PAUL STAINTON: But it has worked in some places, hasn’t it? And that is the key to all of this, isn’t it. Is this why the Government is pushing it?
JOHN HOLDICH: Why I said I think it’s bankrupt Paul, I explained it’s the fact that they’ve sucked all the talent out of the system. In 2006 and up to probably two or three years ago there were some very good heads around, young heads that wanted promotion and all the rest of it. But they’ve gone. They’re not there. You’ve got to build your own. So I don’t think by just doing a blanket one that you’ll improve anything.

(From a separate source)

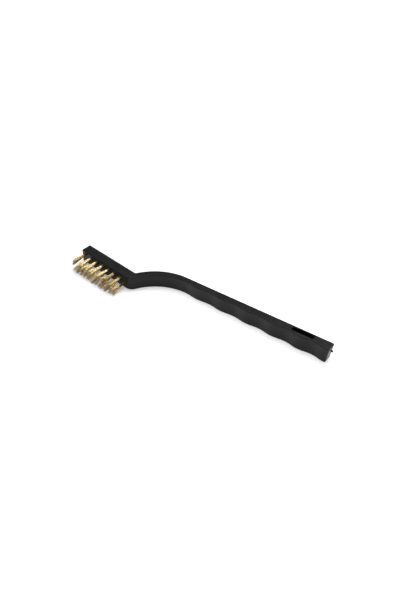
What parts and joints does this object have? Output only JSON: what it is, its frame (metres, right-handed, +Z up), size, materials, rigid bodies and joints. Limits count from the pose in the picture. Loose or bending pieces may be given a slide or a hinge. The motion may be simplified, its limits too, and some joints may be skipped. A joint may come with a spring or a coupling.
{
  "type": "brass wire cleaning brush",
  "caption": "Small toothbrush-style brush with brass wire tufts for cleaning soldering tips; black moulded handle with a waved grip, an offset head and a hang slot.",
  "frame": {"origin": "under the middle of the brush's bounding box, on the surface that it lies on", "axes": "+X along the grip towards the butt, +Y towards the brush's straight back (the wires point to -Y), +Z up through the brush's width"},
  "size_m": [0.18, 0.0324, 0.0113],
  "materials": {
    "handle_plastic": "satin moulded, lightly scuffed",
    "brass_wire": "bright drawn wire, cut ends",
    "anchor_steel": "plain flat wire"
  },
  "bodies": {
    "root": {"handle": "handle_plastic", "tuft_a1": "brass_wire", "tuft_a2": "brass_wire", "tuft_a3": "brass_wire", "tuft_a4": "brass_wire", "tuft_a5": "brass_wire", "tuft_a6": "brass_wire", "tuft_a7": "brass_wire", "tuft_b1": "brass_wire", "tuft_b2": "brass_wire", "tuft_b3": "brass_wire", "tuft_b4": "brass_wire", "tuft_b5": "brass_wire", "tuft_b6": "brass_wire", "tuft_b7": "brass_wire", "anchor_a1": "anchor_steel", "anchor_a2": "anchor_steel", "anchor_a3": "anchor_steel", "anchor_a4": "anchor_steel", "anchor_a5": "anchor_steel", "anchor_a6": "anchor_steel", "anchor_a7": "anchor_steel", "anchor_b1": "anchor_steel", "anchor_b2": "anchor_steel", "anchor_b3": "anchor_steel", "anchor_b4": "anchor_steel", "anchor_b5": "anchor_steel", "anchor_b6": "anchor_steel", "anchor_b7": "anchor_steel"}
  },
  "joints": []
}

PAUL STAINTON: Mm. And of course this is going to focus very much on primary schools in the future, which are by and large not academies at the moment. And you’ve got problems in Peterborough already, so where will this end up do you think?
JOHN HOLDICH: Well in the early days there were cash advantages for schools to go to academies. I won’t name the school, but a particular school I’m a governor of got about £800,000 extra. And that’s been riddled away now to absolutely nothing. And a primary school, because they’re much smaller, the cash incentives are really just non-existent.
PAUL STAINTON: So these primary schools get swallowed up, and then as somebody said earlier they’ll put them into the secondary school and they’ll sell off the land and make some money. Is that a worry?
JOHN HOLDICH: Well at the moment, and it does annoy me, we spend £30 million on building a new secondary school and I have to sign it over to the Trust for a 125 year lease. So it doens’t become ours anyway.
PAUL STAINTON: It doesn’t sound like good business that John.
JOHN HOLDICH: Well it doesn’t sound like good business to me, and I think .. I don’t know what the system is going to be for the rest of them, but yes, you are going to give that land and the buildings away. And I need to also make sure that they maintain them as well.
PAUL STAINTON: John, thank you. John Holdich, Leader of Peterborough City Council. He thinks the academy system is bankrupt.